**Problem**
Scan the data. Collect each line that contains the word "type".

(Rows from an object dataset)
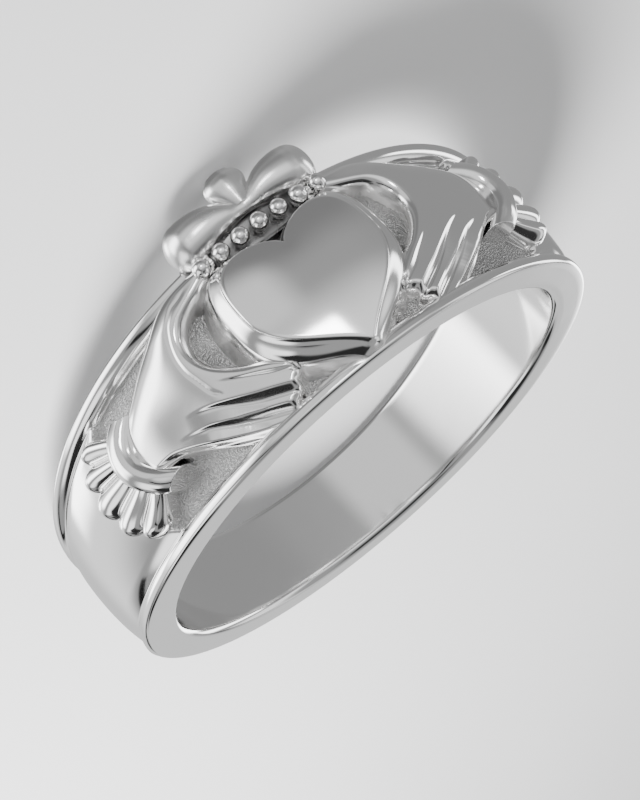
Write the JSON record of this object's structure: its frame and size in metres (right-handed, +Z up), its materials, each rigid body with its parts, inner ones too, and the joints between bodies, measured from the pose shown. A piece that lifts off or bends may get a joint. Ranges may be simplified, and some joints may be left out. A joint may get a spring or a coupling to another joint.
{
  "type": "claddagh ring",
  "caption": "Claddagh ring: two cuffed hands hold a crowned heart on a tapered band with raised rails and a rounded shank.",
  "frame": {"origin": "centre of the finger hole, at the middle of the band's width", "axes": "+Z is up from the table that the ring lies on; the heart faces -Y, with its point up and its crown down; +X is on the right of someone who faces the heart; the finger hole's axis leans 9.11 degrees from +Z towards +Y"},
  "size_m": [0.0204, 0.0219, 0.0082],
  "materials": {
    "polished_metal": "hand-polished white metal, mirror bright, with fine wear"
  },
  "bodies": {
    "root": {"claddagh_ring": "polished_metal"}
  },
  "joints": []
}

* * *

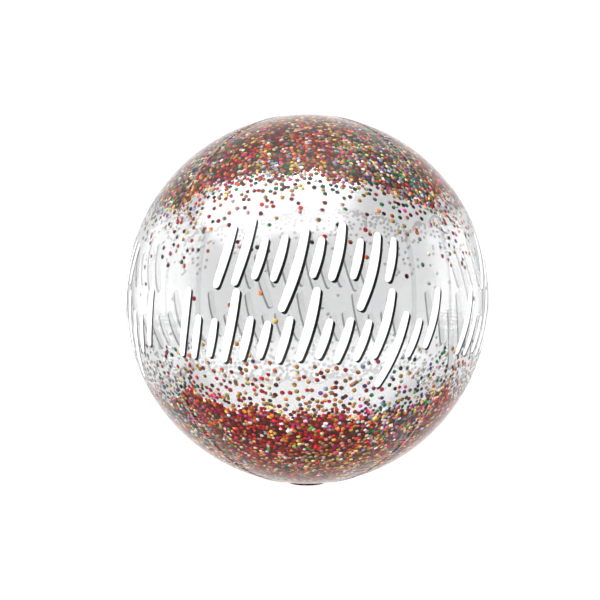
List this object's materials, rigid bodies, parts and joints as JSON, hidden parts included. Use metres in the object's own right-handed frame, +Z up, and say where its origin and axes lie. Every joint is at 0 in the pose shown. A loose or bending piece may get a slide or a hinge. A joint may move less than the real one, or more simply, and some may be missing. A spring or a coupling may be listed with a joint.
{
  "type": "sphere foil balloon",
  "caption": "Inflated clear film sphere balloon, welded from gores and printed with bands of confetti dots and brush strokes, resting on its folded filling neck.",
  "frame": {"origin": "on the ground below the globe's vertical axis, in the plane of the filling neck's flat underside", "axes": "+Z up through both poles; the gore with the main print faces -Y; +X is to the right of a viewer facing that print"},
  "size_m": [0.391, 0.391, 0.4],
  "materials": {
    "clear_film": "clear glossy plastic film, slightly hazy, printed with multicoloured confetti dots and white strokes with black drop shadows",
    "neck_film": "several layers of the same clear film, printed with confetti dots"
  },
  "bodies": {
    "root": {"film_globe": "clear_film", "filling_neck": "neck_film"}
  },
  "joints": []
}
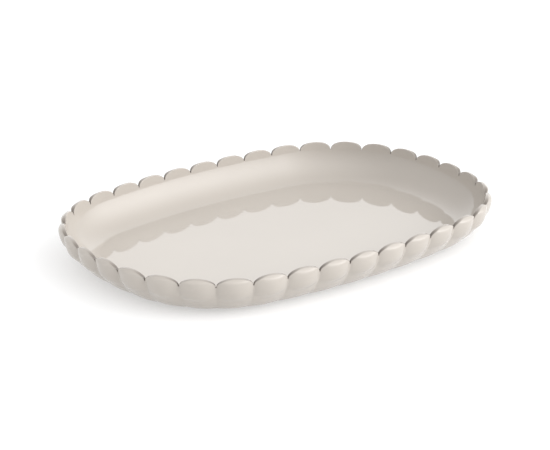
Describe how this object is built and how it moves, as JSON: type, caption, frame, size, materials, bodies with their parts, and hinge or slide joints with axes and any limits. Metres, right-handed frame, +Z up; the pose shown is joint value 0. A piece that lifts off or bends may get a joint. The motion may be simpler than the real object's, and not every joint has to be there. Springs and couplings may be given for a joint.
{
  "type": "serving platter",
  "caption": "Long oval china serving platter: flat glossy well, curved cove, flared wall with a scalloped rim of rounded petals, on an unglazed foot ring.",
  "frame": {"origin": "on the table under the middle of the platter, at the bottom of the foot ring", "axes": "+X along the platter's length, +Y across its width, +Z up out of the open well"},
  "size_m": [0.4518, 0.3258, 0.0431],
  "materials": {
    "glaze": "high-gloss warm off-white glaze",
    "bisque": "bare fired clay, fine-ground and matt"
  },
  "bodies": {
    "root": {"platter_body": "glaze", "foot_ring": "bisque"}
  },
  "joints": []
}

**Solution**
  "type": "claddagh ring",
  "type": "sphere foil balloon",
Describe how this object is built and how it moves, as JSON: type, caption, frame, size, materials, bodies with their parts, and hinge or slide joints with axes and any limits. Metres, right-handed frame, +Z up; the pose shown is joint value 0. A piece that lifts off or bends may get a joint. The motion may be simpler than the real object's, and not every joint has to be there. Springs and couplings may be given for a joint.
  "type": "serving platter",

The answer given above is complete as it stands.